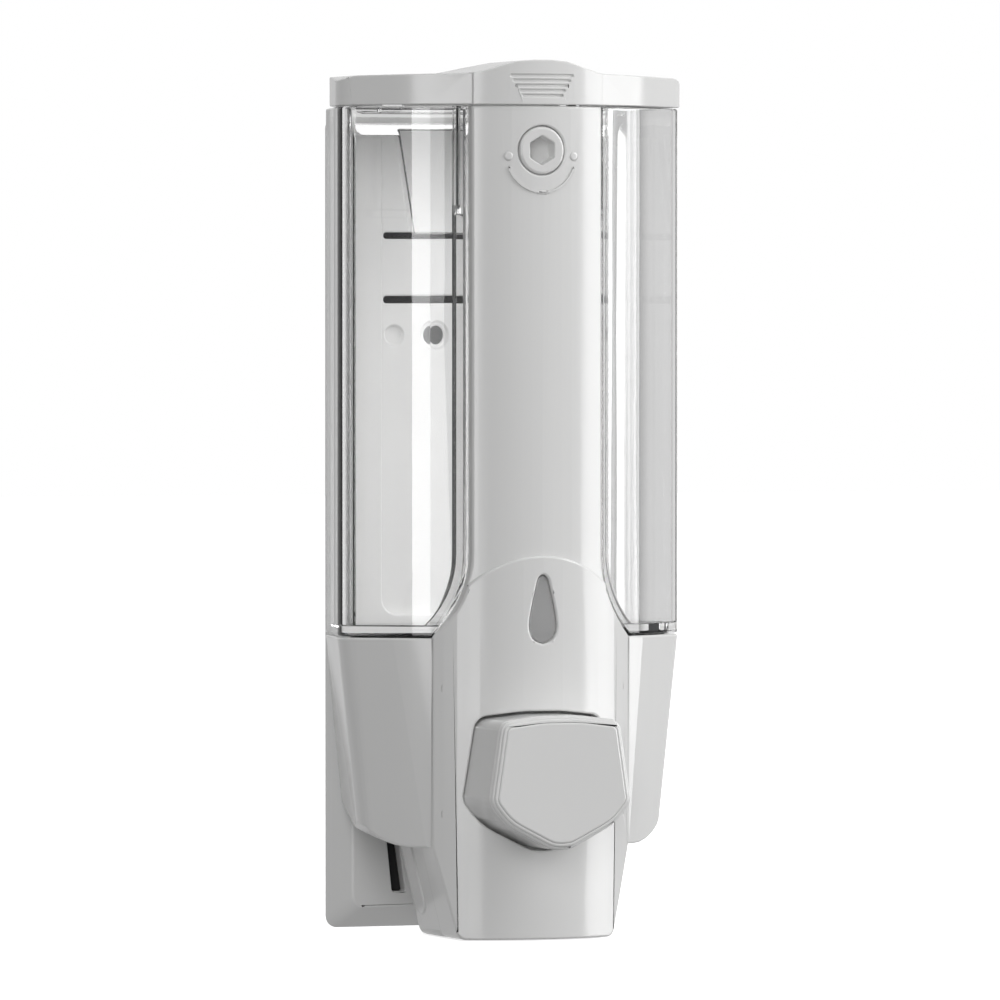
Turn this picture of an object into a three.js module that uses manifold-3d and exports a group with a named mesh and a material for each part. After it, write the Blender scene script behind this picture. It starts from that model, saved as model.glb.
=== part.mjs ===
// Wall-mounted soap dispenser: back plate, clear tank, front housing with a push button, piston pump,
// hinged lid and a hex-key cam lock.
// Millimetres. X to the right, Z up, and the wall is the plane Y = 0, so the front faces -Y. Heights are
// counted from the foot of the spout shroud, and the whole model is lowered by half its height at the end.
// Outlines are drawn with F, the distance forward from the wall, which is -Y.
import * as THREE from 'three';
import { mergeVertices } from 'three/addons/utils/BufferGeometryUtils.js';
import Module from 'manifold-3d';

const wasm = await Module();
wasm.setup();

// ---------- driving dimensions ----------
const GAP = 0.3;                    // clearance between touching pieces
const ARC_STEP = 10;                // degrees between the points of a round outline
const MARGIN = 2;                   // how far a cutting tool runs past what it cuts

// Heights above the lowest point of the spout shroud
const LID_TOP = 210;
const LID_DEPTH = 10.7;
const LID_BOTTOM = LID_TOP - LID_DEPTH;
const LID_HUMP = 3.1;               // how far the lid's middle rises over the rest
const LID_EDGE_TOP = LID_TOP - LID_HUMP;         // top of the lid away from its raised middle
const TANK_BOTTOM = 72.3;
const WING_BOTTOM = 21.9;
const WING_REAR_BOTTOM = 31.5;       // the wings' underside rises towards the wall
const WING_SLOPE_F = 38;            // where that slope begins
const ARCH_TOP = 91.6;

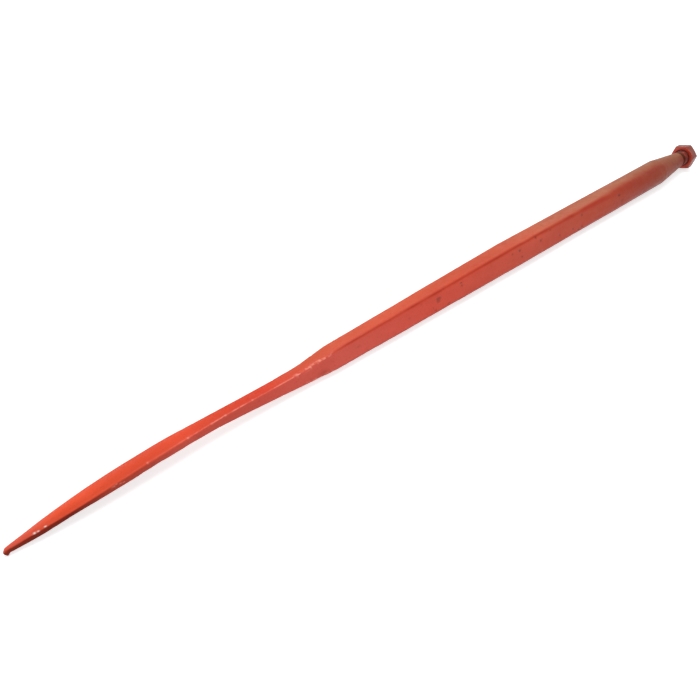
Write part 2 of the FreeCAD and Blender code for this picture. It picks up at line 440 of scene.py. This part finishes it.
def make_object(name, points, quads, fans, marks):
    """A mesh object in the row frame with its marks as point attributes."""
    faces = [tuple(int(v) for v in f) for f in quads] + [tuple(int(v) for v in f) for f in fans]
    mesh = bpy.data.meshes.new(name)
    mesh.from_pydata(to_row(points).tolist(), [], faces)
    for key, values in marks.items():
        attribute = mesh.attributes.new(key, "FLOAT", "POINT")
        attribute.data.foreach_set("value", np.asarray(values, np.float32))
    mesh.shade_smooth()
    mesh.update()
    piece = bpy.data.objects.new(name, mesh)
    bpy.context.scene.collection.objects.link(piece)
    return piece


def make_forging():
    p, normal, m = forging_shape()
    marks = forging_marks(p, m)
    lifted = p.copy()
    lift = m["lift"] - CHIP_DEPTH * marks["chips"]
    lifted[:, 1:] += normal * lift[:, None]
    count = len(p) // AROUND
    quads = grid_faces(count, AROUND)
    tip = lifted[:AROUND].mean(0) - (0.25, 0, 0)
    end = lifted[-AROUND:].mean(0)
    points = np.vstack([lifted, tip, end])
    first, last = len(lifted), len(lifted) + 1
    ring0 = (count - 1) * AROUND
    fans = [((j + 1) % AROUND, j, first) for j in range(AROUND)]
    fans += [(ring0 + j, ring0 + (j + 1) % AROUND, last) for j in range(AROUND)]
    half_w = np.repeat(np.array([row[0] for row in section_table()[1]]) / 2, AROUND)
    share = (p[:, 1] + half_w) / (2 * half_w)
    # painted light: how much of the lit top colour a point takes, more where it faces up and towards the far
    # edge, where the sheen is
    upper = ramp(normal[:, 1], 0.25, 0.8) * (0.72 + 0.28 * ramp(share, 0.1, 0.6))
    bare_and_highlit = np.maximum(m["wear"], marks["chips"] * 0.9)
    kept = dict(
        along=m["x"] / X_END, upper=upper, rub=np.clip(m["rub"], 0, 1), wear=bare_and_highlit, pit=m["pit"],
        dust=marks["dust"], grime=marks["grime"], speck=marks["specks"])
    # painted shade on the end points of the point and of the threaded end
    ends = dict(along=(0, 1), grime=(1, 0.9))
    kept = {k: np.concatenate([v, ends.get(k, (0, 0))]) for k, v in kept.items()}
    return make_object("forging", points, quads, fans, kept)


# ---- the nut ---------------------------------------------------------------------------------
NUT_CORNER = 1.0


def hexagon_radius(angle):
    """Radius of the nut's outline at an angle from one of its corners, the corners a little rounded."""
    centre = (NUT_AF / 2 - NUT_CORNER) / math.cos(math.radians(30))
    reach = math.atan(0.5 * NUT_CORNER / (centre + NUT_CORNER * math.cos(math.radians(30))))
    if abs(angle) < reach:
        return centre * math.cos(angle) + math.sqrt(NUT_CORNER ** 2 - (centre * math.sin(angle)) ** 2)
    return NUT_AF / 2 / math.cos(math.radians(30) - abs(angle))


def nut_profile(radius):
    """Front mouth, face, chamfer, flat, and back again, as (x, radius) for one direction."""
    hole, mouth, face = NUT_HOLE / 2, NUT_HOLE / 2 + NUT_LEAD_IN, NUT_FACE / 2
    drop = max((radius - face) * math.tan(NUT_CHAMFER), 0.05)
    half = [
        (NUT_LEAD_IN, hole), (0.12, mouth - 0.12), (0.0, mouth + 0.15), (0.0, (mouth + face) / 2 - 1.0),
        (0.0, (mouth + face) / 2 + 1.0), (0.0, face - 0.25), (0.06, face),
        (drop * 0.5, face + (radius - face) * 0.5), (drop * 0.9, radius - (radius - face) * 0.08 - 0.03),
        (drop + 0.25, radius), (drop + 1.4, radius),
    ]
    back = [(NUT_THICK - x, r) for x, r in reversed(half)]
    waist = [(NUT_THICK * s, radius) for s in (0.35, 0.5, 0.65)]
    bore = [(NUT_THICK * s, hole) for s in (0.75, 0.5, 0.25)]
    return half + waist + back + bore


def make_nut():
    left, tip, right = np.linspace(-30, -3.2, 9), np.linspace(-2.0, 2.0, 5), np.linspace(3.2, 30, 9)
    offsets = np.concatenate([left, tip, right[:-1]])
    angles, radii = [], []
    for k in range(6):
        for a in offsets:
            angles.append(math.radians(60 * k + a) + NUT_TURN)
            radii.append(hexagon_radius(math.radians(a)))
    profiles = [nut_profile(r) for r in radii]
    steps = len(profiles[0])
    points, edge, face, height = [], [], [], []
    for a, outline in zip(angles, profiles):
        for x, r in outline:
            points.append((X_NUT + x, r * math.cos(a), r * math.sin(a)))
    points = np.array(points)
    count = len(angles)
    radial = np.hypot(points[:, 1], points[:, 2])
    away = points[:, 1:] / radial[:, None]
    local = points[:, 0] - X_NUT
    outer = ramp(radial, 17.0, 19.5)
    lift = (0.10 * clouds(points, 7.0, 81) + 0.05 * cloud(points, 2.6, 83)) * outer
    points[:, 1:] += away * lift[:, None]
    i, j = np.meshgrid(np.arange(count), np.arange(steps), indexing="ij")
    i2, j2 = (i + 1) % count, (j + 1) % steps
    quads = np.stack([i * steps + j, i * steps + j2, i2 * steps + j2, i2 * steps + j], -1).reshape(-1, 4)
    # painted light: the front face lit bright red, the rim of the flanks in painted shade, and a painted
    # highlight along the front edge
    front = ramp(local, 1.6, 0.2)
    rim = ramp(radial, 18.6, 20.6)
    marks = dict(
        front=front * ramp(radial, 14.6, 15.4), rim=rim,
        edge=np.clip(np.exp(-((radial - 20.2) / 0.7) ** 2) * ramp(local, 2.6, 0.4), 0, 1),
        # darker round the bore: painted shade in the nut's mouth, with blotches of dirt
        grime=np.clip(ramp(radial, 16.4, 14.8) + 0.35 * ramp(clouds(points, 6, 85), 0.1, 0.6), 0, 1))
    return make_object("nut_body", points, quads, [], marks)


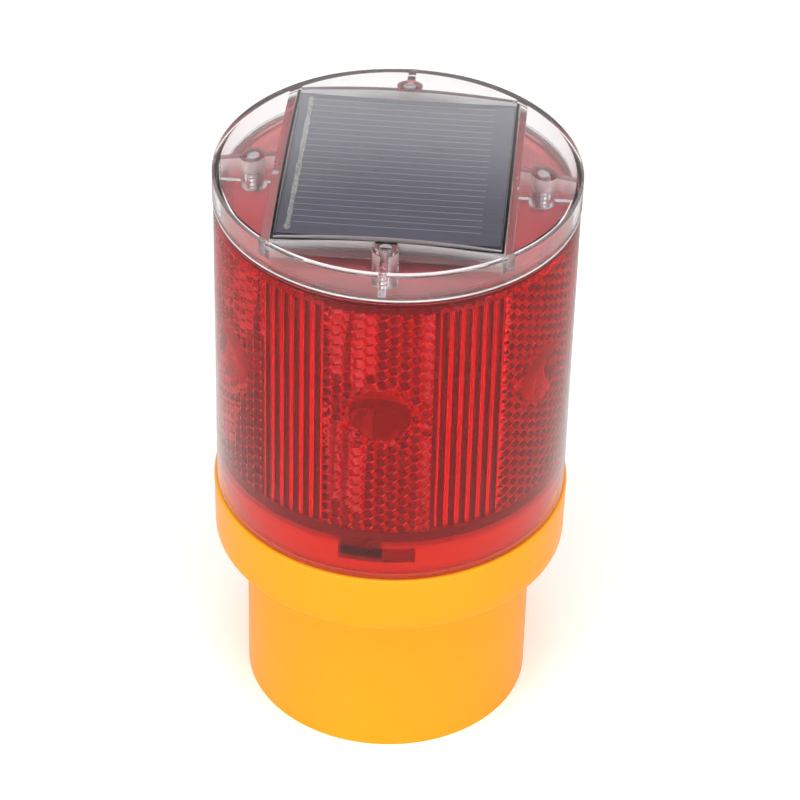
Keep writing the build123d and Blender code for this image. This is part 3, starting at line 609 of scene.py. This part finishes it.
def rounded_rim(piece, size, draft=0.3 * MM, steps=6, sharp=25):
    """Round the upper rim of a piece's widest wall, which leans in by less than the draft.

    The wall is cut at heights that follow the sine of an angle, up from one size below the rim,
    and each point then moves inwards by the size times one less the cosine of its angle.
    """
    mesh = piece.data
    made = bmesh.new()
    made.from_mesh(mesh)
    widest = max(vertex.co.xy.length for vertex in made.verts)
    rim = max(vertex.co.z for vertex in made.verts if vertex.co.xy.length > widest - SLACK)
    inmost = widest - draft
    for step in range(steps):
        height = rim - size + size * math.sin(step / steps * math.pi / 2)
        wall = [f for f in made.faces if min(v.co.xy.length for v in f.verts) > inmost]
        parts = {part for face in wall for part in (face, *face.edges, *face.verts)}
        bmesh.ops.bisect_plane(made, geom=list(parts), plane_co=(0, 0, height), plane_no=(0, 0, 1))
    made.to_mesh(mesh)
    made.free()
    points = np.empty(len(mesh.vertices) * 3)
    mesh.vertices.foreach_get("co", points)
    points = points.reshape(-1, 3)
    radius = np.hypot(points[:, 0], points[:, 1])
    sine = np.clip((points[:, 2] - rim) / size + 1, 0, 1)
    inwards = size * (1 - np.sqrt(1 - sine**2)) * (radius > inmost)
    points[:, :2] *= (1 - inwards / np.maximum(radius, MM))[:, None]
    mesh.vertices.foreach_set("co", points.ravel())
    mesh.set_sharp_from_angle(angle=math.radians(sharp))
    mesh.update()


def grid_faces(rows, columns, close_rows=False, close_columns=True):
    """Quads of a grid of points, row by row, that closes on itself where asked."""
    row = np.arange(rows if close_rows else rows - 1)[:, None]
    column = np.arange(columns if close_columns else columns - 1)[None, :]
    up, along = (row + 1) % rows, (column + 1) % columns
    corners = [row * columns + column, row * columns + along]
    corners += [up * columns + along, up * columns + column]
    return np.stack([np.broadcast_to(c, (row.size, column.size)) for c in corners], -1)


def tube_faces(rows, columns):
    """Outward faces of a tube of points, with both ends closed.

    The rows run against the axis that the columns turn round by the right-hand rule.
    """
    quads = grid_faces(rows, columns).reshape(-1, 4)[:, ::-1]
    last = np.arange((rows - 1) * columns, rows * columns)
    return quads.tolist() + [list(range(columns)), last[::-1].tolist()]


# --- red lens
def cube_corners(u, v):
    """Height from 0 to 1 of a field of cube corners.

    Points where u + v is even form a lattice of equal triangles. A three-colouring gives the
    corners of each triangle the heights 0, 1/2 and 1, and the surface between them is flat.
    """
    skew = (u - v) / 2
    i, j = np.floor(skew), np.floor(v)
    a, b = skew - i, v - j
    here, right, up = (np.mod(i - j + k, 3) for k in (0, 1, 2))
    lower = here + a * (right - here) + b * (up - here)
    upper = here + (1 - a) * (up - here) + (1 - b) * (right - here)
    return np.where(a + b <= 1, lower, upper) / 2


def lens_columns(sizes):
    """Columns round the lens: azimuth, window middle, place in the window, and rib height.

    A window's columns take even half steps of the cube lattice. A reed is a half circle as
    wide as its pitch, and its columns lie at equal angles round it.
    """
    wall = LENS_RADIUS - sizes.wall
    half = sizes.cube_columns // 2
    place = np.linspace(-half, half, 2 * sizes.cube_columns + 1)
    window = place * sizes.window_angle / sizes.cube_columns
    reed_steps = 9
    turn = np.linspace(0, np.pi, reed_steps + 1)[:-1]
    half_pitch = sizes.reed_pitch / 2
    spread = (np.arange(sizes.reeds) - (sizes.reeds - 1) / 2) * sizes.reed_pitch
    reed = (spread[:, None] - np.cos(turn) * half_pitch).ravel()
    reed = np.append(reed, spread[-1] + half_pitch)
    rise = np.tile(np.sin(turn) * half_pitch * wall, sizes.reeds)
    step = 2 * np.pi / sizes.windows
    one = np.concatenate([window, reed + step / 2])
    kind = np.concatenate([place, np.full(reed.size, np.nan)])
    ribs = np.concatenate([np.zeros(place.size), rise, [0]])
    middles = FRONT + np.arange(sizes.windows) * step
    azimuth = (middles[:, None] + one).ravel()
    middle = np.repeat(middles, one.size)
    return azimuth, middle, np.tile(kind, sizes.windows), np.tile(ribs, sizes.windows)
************
TASK: Exact duplication is required for the lines above, from the line that contains "Write part 2" to the line that contains "return piece", inclusive; omit all others.

THE RESULT:
Write part 2 of the FreeCAD and Blender code for this picture. It picks up at line 440 of scene.py. This part finishes it.
def make_object(name, points, quads, fans, marks):
    """A mesh object in the row frame with its marks as point attributes."""
    faces = [tuple(int(v) for v in f) for f in quads] + [tuple(int(v) for v in f) for f in fans]
    mesh = bpy.data.meshes.new(name)
    mesh.from_pydata(to_row(points).tolist(), [], faces)
    for key, values in marks.items():
        attribute = mesh.attributes.new(key, "FLOAT", "POINT")
        attribute.data.foreach_set("value", np.asarray(values, np.float32))
    mesh.shade_smooth()
    mesh.update()
    piece = bpy.data.objects.new(name, mesh)
    bpy.context.scene.collection.objects.link(piece)
    return piece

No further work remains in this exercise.